Pakistan often justifies its cross-border attacks by claiming they target the Tehrik-i-Taliban Pakistan (TTP), a militant group that Islamabad alleges has taken shelter on Afghanistan’s soil. The TTP has been responsible for a string of deadly attacks inside Pakistan and is widely believed to operate with impunity from safe havens across the border. The Tehrik-i-Taliban Pakistan is a splinter insurgent movement that has waged war against the Pakistani state for over a decade. Many of its fighters reportedly sought refuge in Afghanistan’s border provinces especially Nangarhar, Kunar, and Paktika following the Taliban’s return to power. Numerous intelligence assessments suggest that the Taliban not only tolerate the presence of the TTP within Afghanistan’s territory but have, in several instances, offered them covert logistical support. This alleged collaboration has become a source of deepening anger in Islamabad and a pretext for Pakistan’s increasing cross-border aggression.

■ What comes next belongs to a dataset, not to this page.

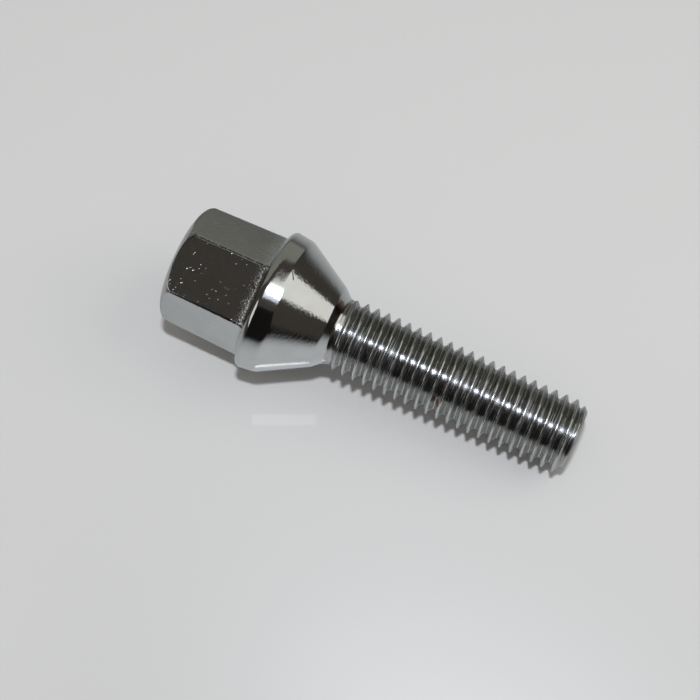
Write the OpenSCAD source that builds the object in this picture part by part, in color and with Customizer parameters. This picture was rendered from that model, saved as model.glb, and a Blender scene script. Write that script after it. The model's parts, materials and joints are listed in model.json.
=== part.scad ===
// Wheel bolt with a hexagon head, a conical seat and a rolled metric thread.
// One solid, forged and thread rolled from a single bar.
// It stands on the end of its head, and +Z runs up the thread.

/* [Hexagon head] */
// Width across the flats, at half the height of the hexagon
hex_af = 16.7; // [16:0.1:19]
// Height of the hexagon, from the end of the head to the back of the collar
hex_len = 14.4; // [12:0.1:18]
// Draft of each flat, wider towards the collar, in degrees
hex_draft = 1.5; // [0:0.1:2]
// How far the corners are worn back from a sharp edge
corner_cut = 0.04; // [0.02:0.01:0.3]
// Radius of the crown that the end of the head curves back with
crown_round = 6.1; // [4:0.1:8]
// Slope that the crown has reached at its edge, in degrees
crown_slope = 34; // [20:1:45]
// Radius that rounds the edge of the crown over to the side
crown_edge = 1.4; // [0.5:0.1:2]
// Radius of the hollow fillet between the flats and the collar
foot_fillet = 1; // [0.4:0.1:1.2]
// Radius of the same hollow at the corners
corner_fillet = 0.5; // [0.3:0.05:0.5]

/* [Collar and seat] */
// How far the collar stands out past the corners of the hexagon
collar_lip = 1.43; // [1.4:0.01:3]
// From the back of the collar to where the seat would meet its full diameter
collar_len = 3; // [2.8:0.1:5]
// Draft of the collar's rim, narrower towards the seat, in degrees
collar_draft = 7; // [0:0.5:10]
// Radius of the rim's edge on the side of the hexagon
rim_back_round = 1; // [0.5:0.1:1]
// Radius that blends the rim into the seat
rim_front_round = 2; // [1:0.1:3]
// Full angle of the conical seat, in degrees
seat_angle = 60; // [50:1:90]
// How far the small end of the seat stands out from the thread
seat_lip = 0.83; // [0.6:0.01:1.5]
// Slope of the step from the seat down to the shank, in degrees from the axis
step_angle = 42; // [35:1:60]
// Radius that blends the seat into that step
step_round = 1.2; // [0.4:0.1:1.5]
// Radius of the hollow where that step meets the neck
neck_fillet = 0.6; // [0.3:0.1:1]
// Plain neck left between that hollow and the thread
neck_len = 0.1; // [0.1:0.1:3]
// How far the plain neck stands out from the pitch line of the thread
neck_over = 0.15; // [0.03:0.01:0.2]

/* [Thread] */
// Major diameter as rolled, at the low end of what a 12 mm thread may have
thread_d = 11.7; // [10:0.1:14]
// Pitch, the rise in one turn of the single start
pitch = 1.75; // [1.25:0.25:2]
// From the small end of the seat to the end of the thread
shank_len = 41.2; // [25:0.1:60]
// Length over which the root sinks from the neck to its full depth
root_runout = 2; // [1:0.1:6]
// Length over which the crest fills out from the pitch line to its full height
crest_runout = 4.4; // [1:0.1:6]
// How far below the neck's end, inside the step, the crest starts to fill out
crest_lead = 1.7; // [0:0.1:2]
// How far the chamfer on the thread's end reaches in from the crest
tip_chamfer = 1.2; // [0.5:0.05:2]
// Slope of that chamfer, in degrees from the axis
tip_angle = 45; // [30:1:60]
// Angle round the axis at which the crest runs out through the end
exit_angle = 257; // [0:1:359]

/* [Hidden] */
$fn = 96;

// Steps in the arcs of the outlines, and facets in one turn of the thread
arc_steps = 6;
foot_steps = 4;
turn_steps = 36;

// How far a cutting shape reaches past what it cuts, and how far a foot is sunk in
cut_past = 1;
sink = 0.5;

// Half width across the flats and radius over the worn corners, at a height
function half_af(z) = hex_af / 2 + (z - hex_len / 2) * tan(hex_draft);
function corner_r(z) = half_af(z) / cos(30) - corner_cut;

// Height of the crown's edge and of the side above it, and radius of the flat inside
crown_z = crown_round * (1 - cos(crown_slope));
crown_top = crown_z + crown_edge * cos(crown_slope);
crown_r = corner_r(crown_top) - crown_edge;
flat_r = crown_r - (crown_round - crown_edge) * sin(crown_slope);

// Heights and radii of the head, seat and shank, up from the end of the head
collar_z = hex_len;
seat_z = collar_z + collar_len;
collar_r = half_af(hex_len) / cos(30) + collar_lip;
thread_r = thread_d / 2;
seat_half = seat_angle / 2;
seat_end_r = thread_r + seat_lip;
seat_end_z = seat_z + (collar_r - seat_end_r) / tan(seat_half);
overall_len = seat_end_z + shank_len;

// Thread form: 60 degree flanks, crest flat of an eighth of the pitch, and the
// shares of the sharp triangle's height that the rolled root and pitch line lie at
flank_half = 30;
sharp_h = pitch / 2 / tan(flank_half);
root_r = thread_r - sharp_h * 17 / 24;
pitch_r = thread_r - sharp_h * 3 / 8;
crest_half = pitch / 16;
flank_rise = (thread_r - root_r) * tan(flank_half);

// The bar was rolled at about the pitch diameter, so that is the size of the neck
neck_r = pitch_r + neck_over;
neck_z = seat_end_z + (seat_end_r - neck_r) / tan(step_angle);
neck_end_z = neck_z + neck_fillet * tan(step_angle / 2) + neck_len;

// Points of an arc about a centre, from one angle to another
function arc(centre, r, from, to, steps = arc_steps) =
    [for (i = [0:steps]) let (a = from + (to - from) * i / steps)
        centre + r * [cos(a), sin(a)]];

// Direction of a line at an angle, and the point where two lines cross
function along(a) = [cos(a), sin(a)];
function cross_at(p, a, q, b) =
    p + along(a) * ((q[0] - p[0]) * sin(b) - (q[1] - p[1]) * cos(b)) / sin(b - a);

// Arc that rounds the corner of an outline where direction a turns into b
function corner_arc(corner, a, b, r) =
    let (turn = b - a,
         side = turn > 0 ? 1 : -1,
         back = r * tan(abs(turn) / 2),
         centre = corner - along(a) * back + side * r * along(a + 90))
    arc(centre, r, a - side * 90, b - side * 90);

// How far a hollow fillet of radius r flares out at a depth into it
function flare(r, h) = r - sqrt(r * r - h * h);

// Closed hexagonal loft through rows of [height, half width across the flats]
module hex_loft(rows) {
    last = len(rows) - 1;
    points = [for (row = rows, side = [0:5])
        let (r = row[1] / cos(30))
        [r * cos(60 * side), r * sin(60 * side), row[0]]];
    walls = [for (k = [0:last - 1], side = [0:5])
        let (next = (side + 1) % 6)
        [6 * k + side, 6 * k + 6 + side, 6 * k + 6 + next, 6 * k + next]];
    low = [for (side = [0:5]) side];
    high = [for (side = [5:-1:0]) 6 * last + side];
    polyhedron(points, concat([low], walls, [high]));
}

// Drafted hexagon with its fillet, whose foot is buried in the collar
module hexagon() {
    flat_top = hex_len - foot_fillet;
    foot = [for (i = [1:foot_steps]) let (h = 0.95 * foot_fillet * i / foot_steps)
        [flat_top + h, half_af(flat_top + h) + flare(foot_fillet, h)]];
    buried = [hex_len + cut_past, collar_r];
    hex_loft(concat([[-cut_past, half_af(-cut_past)], [flat_top, half_af(flat_top)]],
                    foot, [buried]));
}

// Turned outline round the hexagon: crowned end, worn corners and hollow foot
module head_outline() {
    crown = arc([flat_r, crown_round], crown_round, -90, crown_slope - 90);
    edge = arc([crown_r, crown_top], crown_edge, crown_slope - 90, 0);
    edge_top = hex_len - corner_fillet;
    foot = [for (i = [1:arc_steps]) let (h = corner_fillet * i / arc_steps)
        [corner_r(edge_top + h) + flare(corner_fillet, h), edge_top + h]];
    rotate_extrude()
        polygon(concat([[0, 0]], crown, [for (i = [1:arc_steps]) edge[i]],
                       [[corner_r(edge_top), edge_top]], foot,
                       [[foot[arc_steps - 1][0], hex_len + sink], [0, hex_len + sink]]));
}

// Collar, conical seat, step and plain neck, turned in one
module collar_and_seat() {
    rim_dir = 90 + collar_draft;
    seat_dir = 90 + seat_half;
    step_dir = 90 + step_angle;
    // The rounded back edge is where the rim is widest
    back_corner = [collar_r + rim_back_round * (tan(rim_dir / 2) - 1), collar_z];
    front_corner = cross_at(back_corner, rim_dir, [collar_r, seat_z], seat_dir);
    step_corner = [seat_end_r, seat_end_z];
    neck_corner = [neck_r, neck_z];
    rotate_extrude()
        polygon(concat(
            [[0, collar_z]],
            corner_arc(back_corner, 0, rim_dir, rim_back_round),
            corner_arc(front_corner, rim_dir, seat_dir, rim_front_round),
            corner_arc(step_corner, seat_dir, step_dir, step_round),
            corner_arc(neck_corner, step_dir, 90, neck_fillet),
            [[neck_r, neck_end_z], [0, neck_end_z]]));
}

// Radius of the thread at a height: it grows from the pitch line to its own
function grown(r, z) =
    let (is_crest = r > pitch_r,
         length = is_crest ? crest_runout : root_runout,
         start_z = neck_end_z - (is_crest ? crest_lead : 0),
         share = max(0, min(1, (z - start_z) / length)))
    pitch_r + (r - pitch_r) * share;

// Rolled thread: one helical strip whose rows follow the crest and the root
module thread_rod() {
    crest_at_end = overall_len - pitch * exit_angle / 360;
    turns_down = ceil((crest_at_end - neck_z) / pitch) + 1;
    first_crest = crest_at_end - pitch * turns_down;
    section = [[-crest_half, thread_r], [crest_half, thread_r],
               [crest_half + flank_rise, root_r], [pitch - crest_half - flank_rise, root_r]];
    rows = len(section);
    columns = turn_steps * (turns_down + 2);
    function at(c, j) =
        let (a = 360 * c / turn_steps,
             z = first_crest + pitch * c / turn_steps + section[j][0],
             r = grown(section[j][1], z))
        [r * cos(a), r * sin(a), z];
    function id(c, j) =
        j == rows ? id(c + turn_steps, 0)
        : c <= columns ? c * rows + j
        : (columns + 1) * rows + c - columns - 1;
    points = concat(
        [for (c = [0:columns], j = [0:rows - 1]) at(c, j)],
        [for (c = [columns + 1:columns + turn_steps]) at(c, 0)],
        [[0, 0, first_crest + pitch / 2],
         [0, 0, first_crest + pitch * (columns / turn_steps + 0.5)]]);
    low_hub = len(points) - 2;
    high_hub = len(points) - 1;
    skin = [for (c = [0:columns - 1], j = [0:rows - 1], half = [0, 1])
        half == 0 ? [id(c, j), id(c, j + 1), id(c + 1, j + 1)]
                  : [id(c, j), id(c + 1, j + 1), id(c + 1, j)]];
    low_fan = [for (c = [0:turn_steps - 1]) [low_hub, id(c, 0), id(c + 1, 0)]];
    low_step = [for (j = [0:rows - 1]) [low_hub, id(0, j + 1), id(0, j)]];
    high_fan = [for (c = [columns:columns + turn_steps - 1]) [high_hub, id(c + 1, 0), id(c, 0)]];
    high_step = [for (j = [0:rows - 1]) [high_hub, id(columns, j), id(columns, j + 1)]];
    polyhedron(points, concat(skin, low_fan, low_step, high_fan, high_step));
}

// Turned blank that the thread is cut off by: flat end inside a chamfer
module thread_blank() {
    tip_r = thread_r - tip_chamfer;
    outer_r = thread_r + cut_past;
    chamfer_z = overall_len - (outer_r - tip_r) / tan(tip_angle);
    rotate_extrude()
        polygon([[0, collar_z], [outer_r, collar_z], [outer_r, chamfer_z],
                 [tip_r, overall_len], [0, overall_len]]);
}

module wheel_bolt() {
    color([0.76, 0.77, 0.78]) {
        intersection() {
            hexagon();
            head_outline();
        }
        collar_and_seat();
        intersection() {
            thread_rod();
            thread_blank();
        }
    }
}

wheel_bolt();
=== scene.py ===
"""A chrome wheel bolt that leans its collar and its thread's end on a pale, glossy table.

The bolt keeps the upright frame of the part, +Z up its thread. The table is the plane that
the bolt lies on in the photograph, so here it stands behind the bolt, and the camera and its
flash look at it from the front.
"""
import json
import math

import bpy
import numpy as np
from mathutils import Matrix, Vector


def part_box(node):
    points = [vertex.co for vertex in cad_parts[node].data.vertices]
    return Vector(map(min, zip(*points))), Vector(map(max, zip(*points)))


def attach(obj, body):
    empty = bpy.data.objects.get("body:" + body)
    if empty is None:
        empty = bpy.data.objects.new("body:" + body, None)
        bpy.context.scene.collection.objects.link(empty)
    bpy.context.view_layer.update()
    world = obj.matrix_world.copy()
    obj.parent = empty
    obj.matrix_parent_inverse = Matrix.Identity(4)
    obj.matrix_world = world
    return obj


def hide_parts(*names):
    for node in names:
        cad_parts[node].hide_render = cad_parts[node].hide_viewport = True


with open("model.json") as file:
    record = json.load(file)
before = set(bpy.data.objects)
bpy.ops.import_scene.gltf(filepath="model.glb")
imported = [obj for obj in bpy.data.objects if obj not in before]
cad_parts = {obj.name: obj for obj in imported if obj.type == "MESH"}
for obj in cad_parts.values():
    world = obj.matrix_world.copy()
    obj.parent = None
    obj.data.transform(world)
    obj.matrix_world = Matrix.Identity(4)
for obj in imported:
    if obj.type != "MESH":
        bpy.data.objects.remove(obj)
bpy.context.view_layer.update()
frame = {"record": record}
MM = 0.001
NODE = "wheel_bolt"

# Sizes of the bolt in mm. What the frame holds is read from it.
low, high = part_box(NODE)
MOUNTS = {mount["name"]: mount for mount in frame["record"]["mounts"]}
LENGTH = high[2] / MM
COLLAR_R = (high[1] - low[1]) / 2 / MM
THREAD_R = MOUNTS["thread"]["dims"]["r_mm"]
HEX_LEN = 14.4
HEX_HALF = 8.35
HEX_DRAFT = math.radians(1.5)
CORNER_CUT = 0.04
CROWN_ROUND = 6.1
CROWN_SLOPE = math.radians(34)
CROWN_EDGE = 1.4
FOOT_FILLET = 1.0
CORNER_FILLET = 0.5
COLLAR_LEN = 3.0
RIM_DRAFT = math.radians(7)
RIM_BACK_ROUND = 1.0
RIM_FRONT_ROUND = 2.0
SEAT_SLOPE = math.radians(30)
SEAT_END_R = THREAD_R + 0.83
STEP_SLOPE = math.radians(42)
STEP_ROUND = 1.2
NECK_FILLET = 0.6
NECK_LEN = 0.1
NECK_OVER = 0.15
PITCH = 1.75
ROOT_RUNOUT = 2.0
CREST_LEAD = 1.7
CREST_RUNOUT = 4.4
TIP_R = THREAD_R - 1.2
EXIT_TURN = 257 / 360

# Roundings of edges that the part's source keeps sharp
CORNER_SOFT = 0.05
NECK_FADE = 0.4
NECK_SOFT = 0.05
CREST_SOFT = 0.12
ROOT_SOFT = 0.26
TIP_SOFT = 0.15

# The hexagon's edges are worn: dark in places along the edge, and nicked up to a distance from it
EDGE_WORN = 0.2
EDGE_REACH = 0.6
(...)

Security analysts and humanitarian organizations have repeatedly warned that the unchecked escalation of such conflicts risks triggering a broader humanitarian crisis along the Afghanistan Pakistan border. Local residents face extreme vulnerabilities due to the chronic absence of healthcare services, emergency relief, and basic infrastructure. The prolonged insecurity has made life in these border regions increasingly untenable. While Islamabad accuses the Taliban of harboring anti-Pakistani insurgents, Taliban officials in Kabul have sporadically issued statements condemning Pakistan’s attacks but these responses are often vague, diplomatically muted, or completely absent. The Taliban’s failure to mount an effective defense of Afghanistan’s territory or to meaningfully protest Pakistan’s repeated violations has led many observers to question the regime’s commitment to national sovereignty.

The recent outbreak of violence in Dor Baba marks yet another episode in the long-running saga of militarized tension along Afghanistan’s eastern frontier a region now more than ever caught in the crosshairs of competing security agendas, political mistrust, and the escalating victimization of innocent civilians. In the absence of legitimate governance and transparent diplomacy, it is ordinary Afghanistanis especially those living in remote and underserved border districts who continue to pay the highest price.